Dataset excerpt
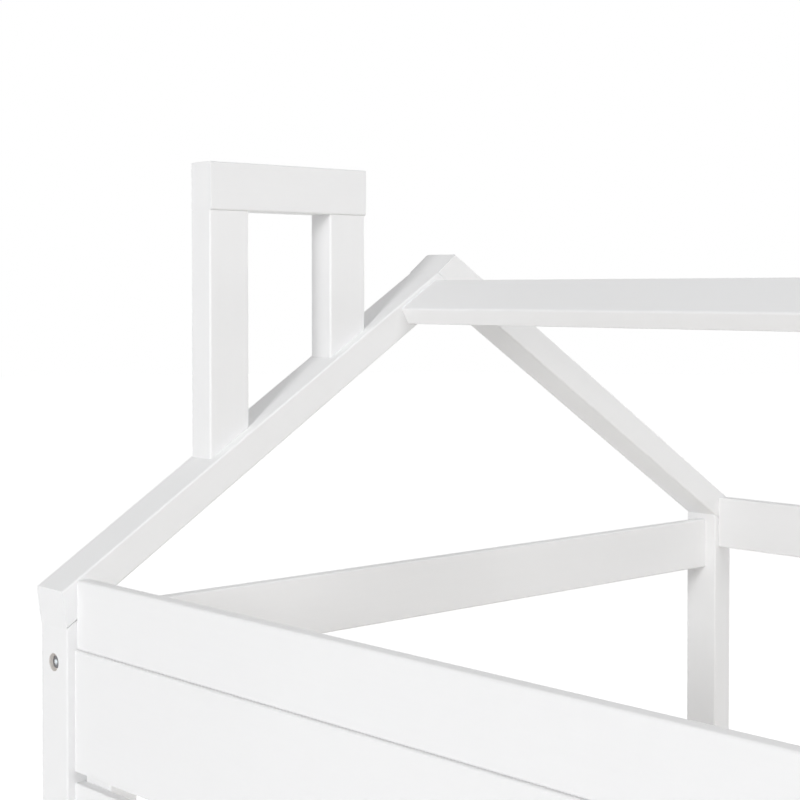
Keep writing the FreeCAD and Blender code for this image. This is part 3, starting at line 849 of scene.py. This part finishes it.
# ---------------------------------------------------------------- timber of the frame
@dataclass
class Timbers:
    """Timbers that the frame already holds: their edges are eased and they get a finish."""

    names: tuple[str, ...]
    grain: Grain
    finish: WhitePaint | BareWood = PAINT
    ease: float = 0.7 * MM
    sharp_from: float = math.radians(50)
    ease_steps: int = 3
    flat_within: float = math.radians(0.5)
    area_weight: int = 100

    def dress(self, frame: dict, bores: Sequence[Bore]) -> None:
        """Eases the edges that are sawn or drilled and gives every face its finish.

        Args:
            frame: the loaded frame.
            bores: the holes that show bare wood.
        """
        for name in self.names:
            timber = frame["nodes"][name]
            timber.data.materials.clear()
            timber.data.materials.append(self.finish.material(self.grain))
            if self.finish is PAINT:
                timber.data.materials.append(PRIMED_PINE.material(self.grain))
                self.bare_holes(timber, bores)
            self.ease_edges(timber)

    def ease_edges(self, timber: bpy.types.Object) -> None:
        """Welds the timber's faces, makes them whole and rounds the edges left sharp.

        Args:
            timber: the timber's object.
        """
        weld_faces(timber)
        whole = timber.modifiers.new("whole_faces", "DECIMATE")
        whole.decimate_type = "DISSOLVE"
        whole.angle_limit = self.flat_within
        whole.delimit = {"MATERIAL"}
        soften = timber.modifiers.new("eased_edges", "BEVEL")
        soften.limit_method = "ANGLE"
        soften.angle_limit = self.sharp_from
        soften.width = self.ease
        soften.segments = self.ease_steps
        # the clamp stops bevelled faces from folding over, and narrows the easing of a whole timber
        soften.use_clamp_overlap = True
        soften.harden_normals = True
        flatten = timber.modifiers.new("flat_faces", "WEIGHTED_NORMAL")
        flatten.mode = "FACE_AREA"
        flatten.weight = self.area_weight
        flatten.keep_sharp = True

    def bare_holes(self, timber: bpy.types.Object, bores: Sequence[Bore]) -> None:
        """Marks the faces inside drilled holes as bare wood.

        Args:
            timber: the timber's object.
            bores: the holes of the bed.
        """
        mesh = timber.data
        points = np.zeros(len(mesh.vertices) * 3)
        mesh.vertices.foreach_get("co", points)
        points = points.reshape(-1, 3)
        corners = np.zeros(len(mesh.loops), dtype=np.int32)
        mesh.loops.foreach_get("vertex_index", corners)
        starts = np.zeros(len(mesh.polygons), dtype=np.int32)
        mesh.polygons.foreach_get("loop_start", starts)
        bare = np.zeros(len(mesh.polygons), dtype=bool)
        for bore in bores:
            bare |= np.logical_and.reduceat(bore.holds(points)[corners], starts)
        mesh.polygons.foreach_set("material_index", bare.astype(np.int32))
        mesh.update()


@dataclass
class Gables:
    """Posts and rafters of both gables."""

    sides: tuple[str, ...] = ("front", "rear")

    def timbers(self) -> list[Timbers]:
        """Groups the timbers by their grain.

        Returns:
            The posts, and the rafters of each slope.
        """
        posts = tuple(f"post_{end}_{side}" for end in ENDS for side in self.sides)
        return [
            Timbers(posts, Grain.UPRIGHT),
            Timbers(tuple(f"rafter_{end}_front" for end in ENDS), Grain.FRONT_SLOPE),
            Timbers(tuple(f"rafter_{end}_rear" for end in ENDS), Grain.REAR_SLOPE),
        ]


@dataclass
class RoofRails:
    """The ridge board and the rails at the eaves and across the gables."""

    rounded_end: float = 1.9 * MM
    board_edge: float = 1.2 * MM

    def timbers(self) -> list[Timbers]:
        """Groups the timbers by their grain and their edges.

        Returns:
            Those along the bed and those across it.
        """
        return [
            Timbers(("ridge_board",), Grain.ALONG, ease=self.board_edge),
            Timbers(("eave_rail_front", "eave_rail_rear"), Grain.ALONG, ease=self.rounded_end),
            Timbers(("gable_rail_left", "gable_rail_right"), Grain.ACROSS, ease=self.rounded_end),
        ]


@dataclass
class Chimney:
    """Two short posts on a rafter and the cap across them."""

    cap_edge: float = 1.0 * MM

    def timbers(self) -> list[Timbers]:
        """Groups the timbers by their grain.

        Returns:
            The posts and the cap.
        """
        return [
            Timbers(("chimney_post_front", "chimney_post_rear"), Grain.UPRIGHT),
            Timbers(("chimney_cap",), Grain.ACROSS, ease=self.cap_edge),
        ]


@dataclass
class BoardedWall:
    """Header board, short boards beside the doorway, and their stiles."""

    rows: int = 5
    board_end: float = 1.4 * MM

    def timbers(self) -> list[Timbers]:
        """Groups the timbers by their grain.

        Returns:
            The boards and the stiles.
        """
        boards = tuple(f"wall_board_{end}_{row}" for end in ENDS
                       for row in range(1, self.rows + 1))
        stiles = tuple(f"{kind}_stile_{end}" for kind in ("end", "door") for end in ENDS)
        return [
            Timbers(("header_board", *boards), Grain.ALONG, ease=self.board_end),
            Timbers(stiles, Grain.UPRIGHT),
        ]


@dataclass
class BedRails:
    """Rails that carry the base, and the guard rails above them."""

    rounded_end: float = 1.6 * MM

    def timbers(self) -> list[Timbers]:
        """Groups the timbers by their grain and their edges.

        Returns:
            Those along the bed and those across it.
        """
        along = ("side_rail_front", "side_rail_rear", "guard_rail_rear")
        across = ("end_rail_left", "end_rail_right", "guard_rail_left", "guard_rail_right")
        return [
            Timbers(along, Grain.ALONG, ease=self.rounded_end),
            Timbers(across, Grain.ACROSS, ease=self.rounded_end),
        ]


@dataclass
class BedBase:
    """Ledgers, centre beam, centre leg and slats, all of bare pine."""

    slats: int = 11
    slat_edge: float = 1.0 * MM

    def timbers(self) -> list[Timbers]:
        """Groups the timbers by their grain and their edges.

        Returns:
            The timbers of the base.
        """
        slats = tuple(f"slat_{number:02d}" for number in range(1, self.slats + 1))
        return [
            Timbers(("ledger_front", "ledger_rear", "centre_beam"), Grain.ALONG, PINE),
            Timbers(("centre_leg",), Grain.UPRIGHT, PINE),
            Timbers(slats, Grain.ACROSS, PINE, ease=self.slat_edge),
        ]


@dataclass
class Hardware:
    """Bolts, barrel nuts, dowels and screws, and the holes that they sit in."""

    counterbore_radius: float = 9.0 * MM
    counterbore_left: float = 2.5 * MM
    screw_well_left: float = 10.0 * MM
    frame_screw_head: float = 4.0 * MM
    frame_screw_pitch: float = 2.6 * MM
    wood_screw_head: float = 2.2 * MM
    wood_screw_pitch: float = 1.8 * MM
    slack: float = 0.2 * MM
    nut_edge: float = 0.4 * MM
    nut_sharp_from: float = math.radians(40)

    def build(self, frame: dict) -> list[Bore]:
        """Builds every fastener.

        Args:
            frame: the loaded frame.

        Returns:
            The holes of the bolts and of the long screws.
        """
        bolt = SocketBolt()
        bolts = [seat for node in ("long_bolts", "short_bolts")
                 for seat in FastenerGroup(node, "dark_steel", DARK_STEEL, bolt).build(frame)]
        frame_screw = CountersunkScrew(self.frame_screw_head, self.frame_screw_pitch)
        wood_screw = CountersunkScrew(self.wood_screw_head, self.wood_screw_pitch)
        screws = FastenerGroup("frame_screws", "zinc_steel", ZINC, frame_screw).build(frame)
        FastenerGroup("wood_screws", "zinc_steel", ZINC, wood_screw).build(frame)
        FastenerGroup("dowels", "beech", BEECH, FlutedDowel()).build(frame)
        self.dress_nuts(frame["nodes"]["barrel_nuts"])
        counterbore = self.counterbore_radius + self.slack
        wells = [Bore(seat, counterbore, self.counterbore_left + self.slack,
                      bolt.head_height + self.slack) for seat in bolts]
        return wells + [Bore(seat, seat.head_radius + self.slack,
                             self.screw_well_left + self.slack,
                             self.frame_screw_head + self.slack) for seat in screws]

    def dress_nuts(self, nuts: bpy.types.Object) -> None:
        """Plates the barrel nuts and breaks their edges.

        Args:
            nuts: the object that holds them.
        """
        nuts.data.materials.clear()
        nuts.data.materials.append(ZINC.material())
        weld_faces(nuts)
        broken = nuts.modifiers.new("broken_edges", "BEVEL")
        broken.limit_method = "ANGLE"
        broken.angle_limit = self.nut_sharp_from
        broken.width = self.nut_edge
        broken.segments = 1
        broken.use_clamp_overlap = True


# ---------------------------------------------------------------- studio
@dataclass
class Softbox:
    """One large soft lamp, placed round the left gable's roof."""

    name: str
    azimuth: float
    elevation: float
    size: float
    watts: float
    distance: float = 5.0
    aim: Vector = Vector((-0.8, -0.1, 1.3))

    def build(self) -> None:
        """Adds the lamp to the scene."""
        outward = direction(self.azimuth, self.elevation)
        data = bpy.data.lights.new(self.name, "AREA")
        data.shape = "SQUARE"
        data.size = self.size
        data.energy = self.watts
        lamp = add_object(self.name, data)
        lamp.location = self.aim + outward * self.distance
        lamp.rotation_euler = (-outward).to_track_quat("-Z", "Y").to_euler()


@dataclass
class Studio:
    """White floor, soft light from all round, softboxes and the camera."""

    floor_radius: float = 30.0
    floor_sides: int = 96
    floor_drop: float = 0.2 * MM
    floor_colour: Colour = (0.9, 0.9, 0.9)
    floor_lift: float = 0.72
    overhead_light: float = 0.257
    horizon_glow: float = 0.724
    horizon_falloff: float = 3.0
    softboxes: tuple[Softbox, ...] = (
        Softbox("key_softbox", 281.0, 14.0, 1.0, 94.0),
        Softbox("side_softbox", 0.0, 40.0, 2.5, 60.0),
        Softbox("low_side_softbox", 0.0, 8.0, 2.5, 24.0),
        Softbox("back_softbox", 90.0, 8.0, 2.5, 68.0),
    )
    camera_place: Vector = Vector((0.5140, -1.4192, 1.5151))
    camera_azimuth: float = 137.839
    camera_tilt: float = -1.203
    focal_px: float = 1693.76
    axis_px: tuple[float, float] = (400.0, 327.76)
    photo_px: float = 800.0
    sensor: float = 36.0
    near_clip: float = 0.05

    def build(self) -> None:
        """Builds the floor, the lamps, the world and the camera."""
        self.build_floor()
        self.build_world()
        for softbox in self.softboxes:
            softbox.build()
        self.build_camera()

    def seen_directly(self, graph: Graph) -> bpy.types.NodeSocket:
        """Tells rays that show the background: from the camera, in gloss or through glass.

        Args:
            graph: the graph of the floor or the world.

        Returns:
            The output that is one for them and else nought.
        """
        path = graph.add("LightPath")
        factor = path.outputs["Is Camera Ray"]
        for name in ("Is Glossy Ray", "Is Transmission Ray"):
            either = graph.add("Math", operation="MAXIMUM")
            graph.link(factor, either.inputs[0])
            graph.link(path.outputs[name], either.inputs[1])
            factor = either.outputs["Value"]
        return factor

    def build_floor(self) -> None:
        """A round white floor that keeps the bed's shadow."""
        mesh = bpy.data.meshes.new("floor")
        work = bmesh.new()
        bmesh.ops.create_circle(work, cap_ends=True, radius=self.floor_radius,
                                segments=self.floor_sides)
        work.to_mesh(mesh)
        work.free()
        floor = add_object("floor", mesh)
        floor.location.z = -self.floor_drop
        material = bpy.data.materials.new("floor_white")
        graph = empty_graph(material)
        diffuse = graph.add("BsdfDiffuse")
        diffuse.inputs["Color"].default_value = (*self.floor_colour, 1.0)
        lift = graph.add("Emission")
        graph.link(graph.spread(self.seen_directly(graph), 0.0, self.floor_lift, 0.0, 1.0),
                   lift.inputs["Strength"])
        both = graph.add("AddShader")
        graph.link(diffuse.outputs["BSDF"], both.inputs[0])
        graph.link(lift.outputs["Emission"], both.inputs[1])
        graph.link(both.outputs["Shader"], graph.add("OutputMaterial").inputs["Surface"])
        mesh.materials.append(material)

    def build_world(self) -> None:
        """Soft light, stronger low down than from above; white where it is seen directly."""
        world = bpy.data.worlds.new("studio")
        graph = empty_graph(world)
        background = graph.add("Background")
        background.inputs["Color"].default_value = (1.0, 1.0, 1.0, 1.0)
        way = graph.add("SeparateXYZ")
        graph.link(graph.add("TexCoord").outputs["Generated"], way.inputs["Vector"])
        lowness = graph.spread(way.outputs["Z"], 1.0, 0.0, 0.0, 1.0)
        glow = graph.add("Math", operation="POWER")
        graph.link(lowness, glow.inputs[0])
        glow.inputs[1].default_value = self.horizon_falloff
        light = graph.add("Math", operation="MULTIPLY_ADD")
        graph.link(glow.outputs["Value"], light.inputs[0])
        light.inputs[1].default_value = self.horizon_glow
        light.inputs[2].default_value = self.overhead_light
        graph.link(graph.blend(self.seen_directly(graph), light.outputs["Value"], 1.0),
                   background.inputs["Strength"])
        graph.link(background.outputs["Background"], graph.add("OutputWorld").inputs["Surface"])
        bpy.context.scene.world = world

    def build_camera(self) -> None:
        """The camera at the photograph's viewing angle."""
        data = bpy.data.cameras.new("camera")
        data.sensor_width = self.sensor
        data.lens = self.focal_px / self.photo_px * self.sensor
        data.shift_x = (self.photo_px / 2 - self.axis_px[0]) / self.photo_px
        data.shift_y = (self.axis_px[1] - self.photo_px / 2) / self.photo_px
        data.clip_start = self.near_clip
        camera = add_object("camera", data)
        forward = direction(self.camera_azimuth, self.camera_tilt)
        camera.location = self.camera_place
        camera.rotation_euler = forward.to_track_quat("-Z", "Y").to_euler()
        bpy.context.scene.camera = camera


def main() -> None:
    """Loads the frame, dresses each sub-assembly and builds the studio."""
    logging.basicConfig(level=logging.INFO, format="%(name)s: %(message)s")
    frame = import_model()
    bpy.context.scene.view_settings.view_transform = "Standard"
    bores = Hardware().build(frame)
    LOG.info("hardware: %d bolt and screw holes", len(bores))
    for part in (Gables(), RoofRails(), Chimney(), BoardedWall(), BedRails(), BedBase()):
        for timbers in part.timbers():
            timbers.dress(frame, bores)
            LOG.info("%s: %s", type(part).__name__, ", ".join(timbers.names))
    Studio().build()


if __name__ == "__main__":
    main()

---

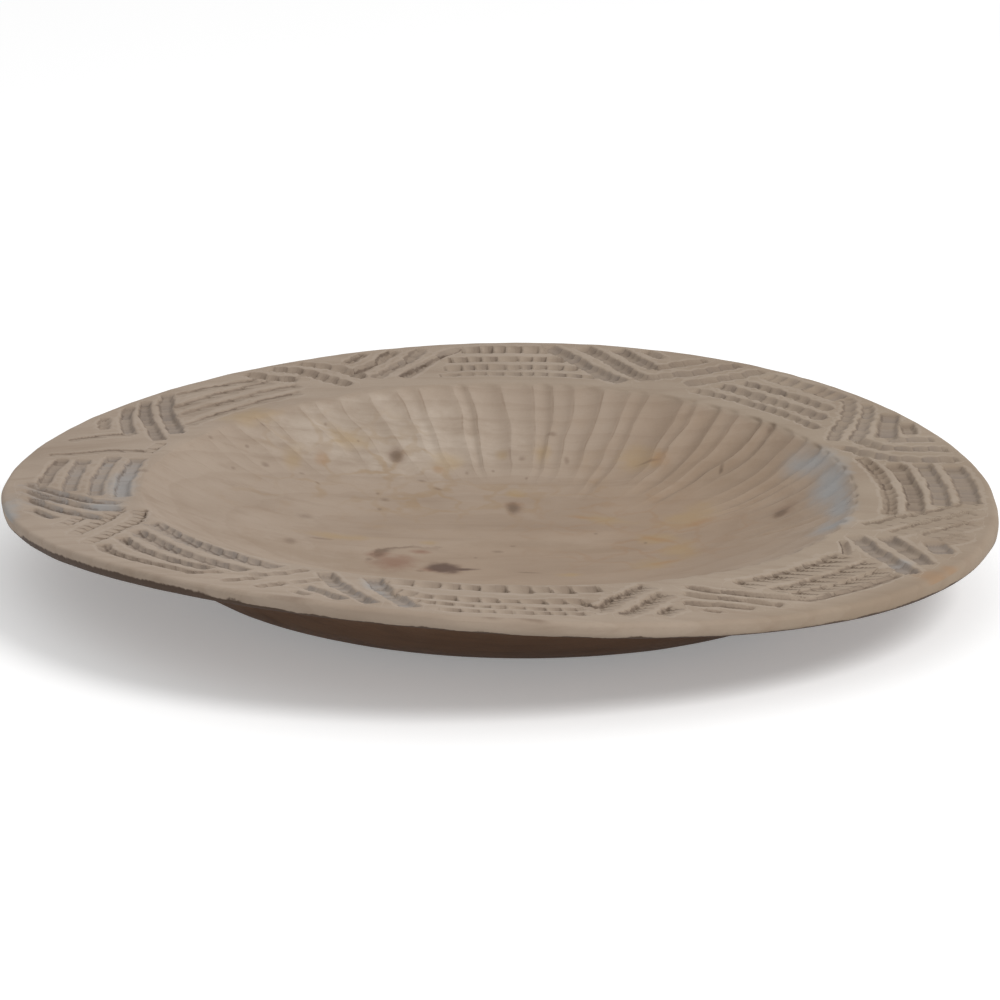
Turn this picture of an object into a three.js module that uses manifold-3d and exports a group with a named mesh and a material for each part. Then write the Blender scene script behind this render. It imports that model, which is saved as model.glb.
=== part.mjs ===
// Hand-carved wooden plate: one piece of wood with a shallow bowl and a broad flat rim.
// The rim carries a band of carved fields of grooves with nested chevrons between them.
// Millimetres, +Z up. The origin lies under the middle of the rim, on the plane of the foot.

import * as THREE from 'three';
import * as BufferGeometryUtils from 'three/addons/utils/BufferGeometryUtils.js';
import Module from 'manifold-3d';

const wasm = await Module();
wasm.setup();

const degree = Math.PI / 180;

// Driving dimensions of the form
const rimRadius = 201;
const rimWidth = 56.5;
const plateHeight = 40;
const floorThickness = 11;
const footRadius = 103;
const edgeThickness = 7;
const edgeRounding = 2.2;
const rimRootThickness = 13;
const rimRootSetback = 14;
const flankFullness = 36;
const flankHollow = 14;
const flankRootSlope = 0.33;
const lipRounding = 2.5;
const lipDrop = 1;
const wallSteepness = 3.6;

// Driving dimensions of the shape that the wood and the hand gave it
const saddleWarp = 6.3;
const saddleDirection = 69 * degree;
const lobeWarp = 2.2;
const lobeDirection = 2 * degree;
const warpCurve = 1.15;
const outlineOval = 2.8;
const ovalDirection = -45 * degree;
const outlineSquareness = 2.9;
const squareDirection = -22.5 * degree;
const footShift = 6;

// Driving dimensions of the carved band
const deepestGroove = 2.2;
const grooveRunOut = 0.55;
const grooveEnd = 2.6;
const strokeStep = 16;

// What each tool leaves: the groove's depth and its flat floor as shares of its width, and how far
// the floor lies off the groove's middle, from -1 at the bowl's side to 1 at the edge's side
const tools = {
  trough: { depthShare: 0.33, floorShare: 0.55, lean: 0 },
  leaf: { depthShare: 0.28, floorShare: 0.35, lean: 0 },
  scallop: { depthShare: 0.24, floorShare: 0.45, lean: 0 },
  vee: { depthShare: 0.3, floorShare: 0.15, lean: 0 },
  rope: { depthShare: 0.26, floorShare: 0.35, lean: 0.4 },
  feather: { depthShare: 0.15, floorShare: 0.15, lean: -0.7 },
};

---

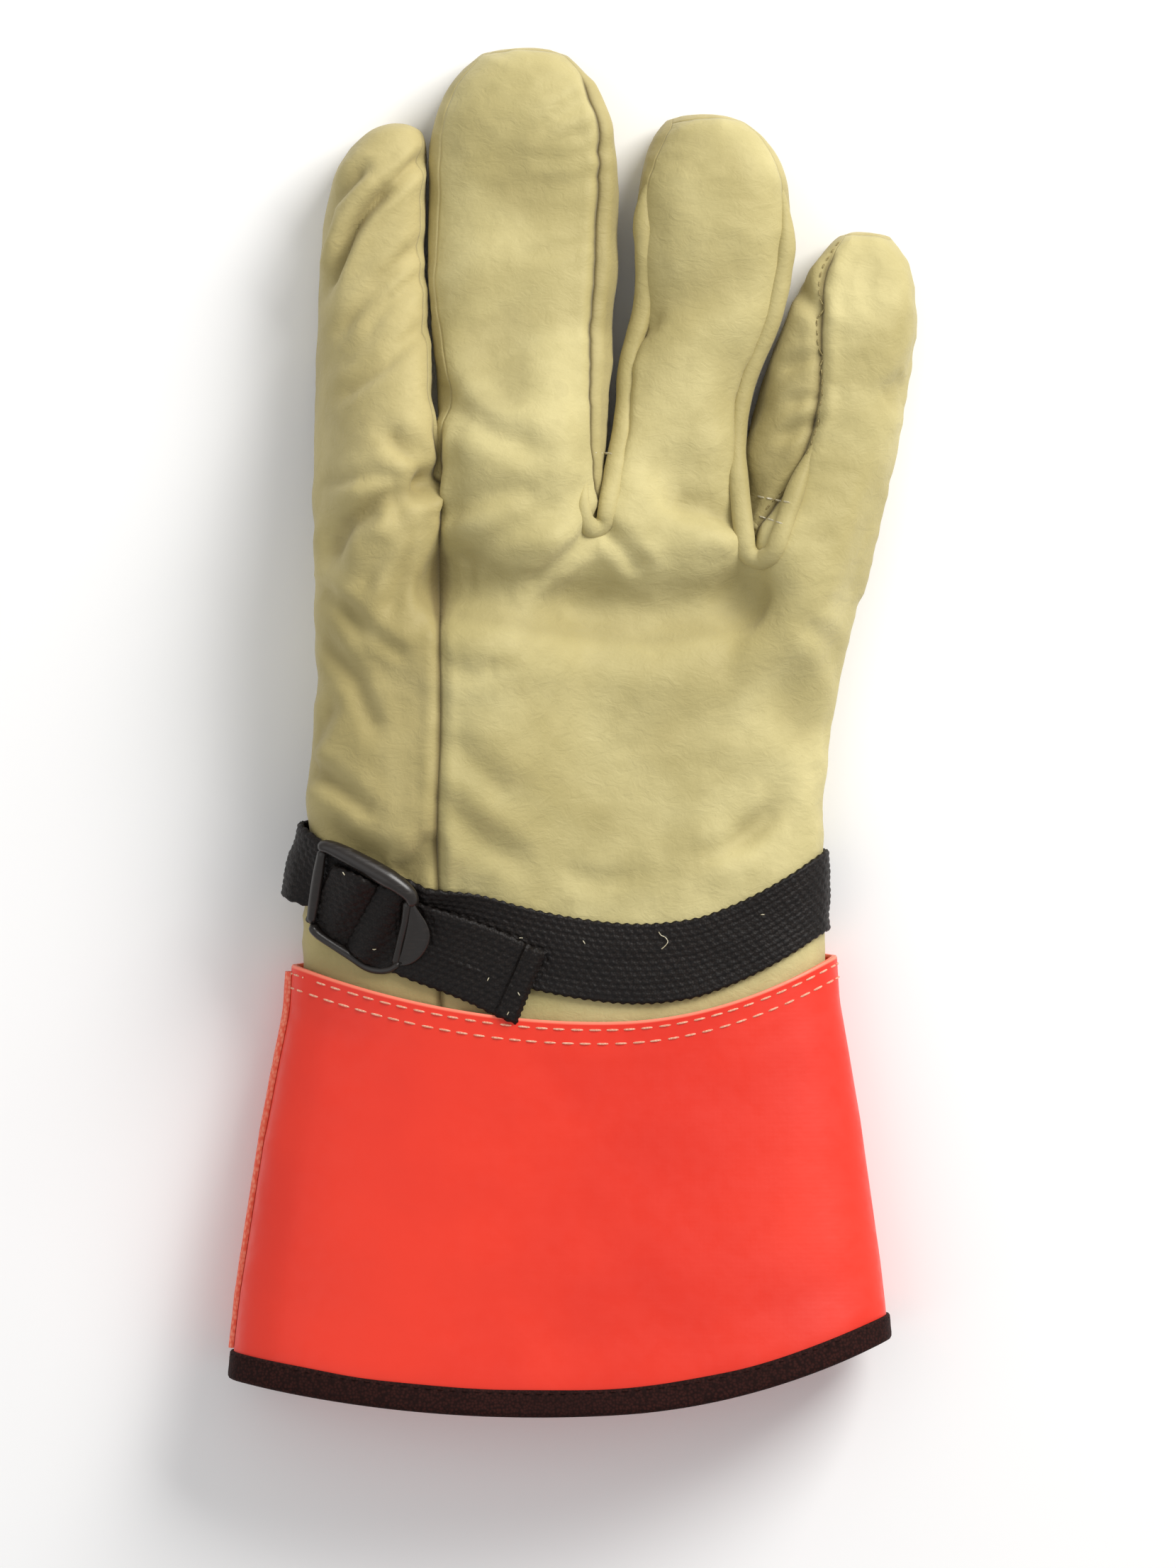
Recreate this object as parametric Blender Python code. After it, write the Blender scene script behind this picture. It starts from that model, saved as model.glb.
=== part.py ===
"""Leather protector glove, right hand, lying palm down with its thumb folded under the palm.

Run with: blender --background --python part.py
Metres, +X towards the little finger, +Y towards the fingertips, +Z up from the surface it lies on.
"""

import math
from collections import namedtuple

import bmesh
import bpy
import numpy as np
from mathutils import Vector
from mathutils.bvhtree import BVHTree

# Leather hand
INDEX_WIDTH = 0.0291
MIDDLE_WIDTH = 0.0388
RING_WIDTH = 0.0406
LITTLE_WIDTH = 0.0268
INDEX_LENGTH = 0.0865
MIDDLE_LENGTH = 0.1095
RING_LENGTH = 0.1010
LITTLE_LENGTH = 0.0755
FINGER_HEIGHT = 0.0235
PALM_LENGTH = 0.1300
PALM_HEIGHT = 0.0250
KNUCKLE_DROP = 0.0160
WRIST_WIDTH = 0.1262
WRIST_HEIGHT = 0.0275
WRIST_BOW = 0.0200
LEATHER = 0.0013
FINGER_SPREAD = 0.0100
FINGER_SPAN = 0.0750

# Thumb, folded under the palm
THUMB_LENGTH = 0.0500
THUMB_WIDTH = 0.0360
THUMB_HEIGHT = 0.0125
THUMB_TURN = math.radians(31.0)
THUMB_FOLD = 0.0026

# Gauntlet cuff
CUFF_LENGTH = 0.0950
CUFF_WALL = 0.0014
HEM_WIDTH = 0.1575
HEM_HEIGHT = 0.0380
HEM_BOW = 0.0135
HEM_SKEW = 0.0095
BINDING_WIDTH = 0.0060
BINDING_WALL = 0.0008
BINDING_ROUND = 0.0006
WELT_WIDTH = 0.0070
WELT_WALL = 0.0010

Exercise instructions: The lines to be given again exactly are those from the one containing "Keep writing the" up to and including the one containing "edges left sharp.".

Result for this exercise:
Keep writing the FreeCAD and Blender code for this image. This is part 3, starting at line 849 of scene.py. This part finishes it.
# ---------------------------------------------------------------- timber of the frame
@dataclass
class Timbers:
    """Timbers that the frame already holds: their edges are eased and they get a finish."""

    names: tuple[str, ...]
    grain: Grain
    finish: WhitePaint | BareWood = PAINT
    ease: float = 0.7 * MM
    sharp_from: float = math.radians(50)
    ease_steps: int = 3
    flat_within: float = math.radians(0.5)
    area_weight: int = 100

    def dress(self, frame: dict, bores: Sequence[Bore]) -> None:
        """Eases the edges that are sawn or drilled and gives every face its finish.

        Args:
            frame: the loaded frame.
            bores: the holes that show bare wood.
        """
        for name in self.names:
            timber = frame["nodes"][name]
            timber.data.materials.clear()
            timber.data.materials.append(self.finish.material(self.grain))
            if self.finish is PAINT:
                timber.data.materials.append(PRIMED_PINE.material(self.grain))
                self.bare_holes(timber, bores)
            self.ease_edges(timber)

    def ease_edges(self, timber: bpy.types.Object) -> None:
        """Welds the timber's faces, makes them whole and rounds the edges left sharp.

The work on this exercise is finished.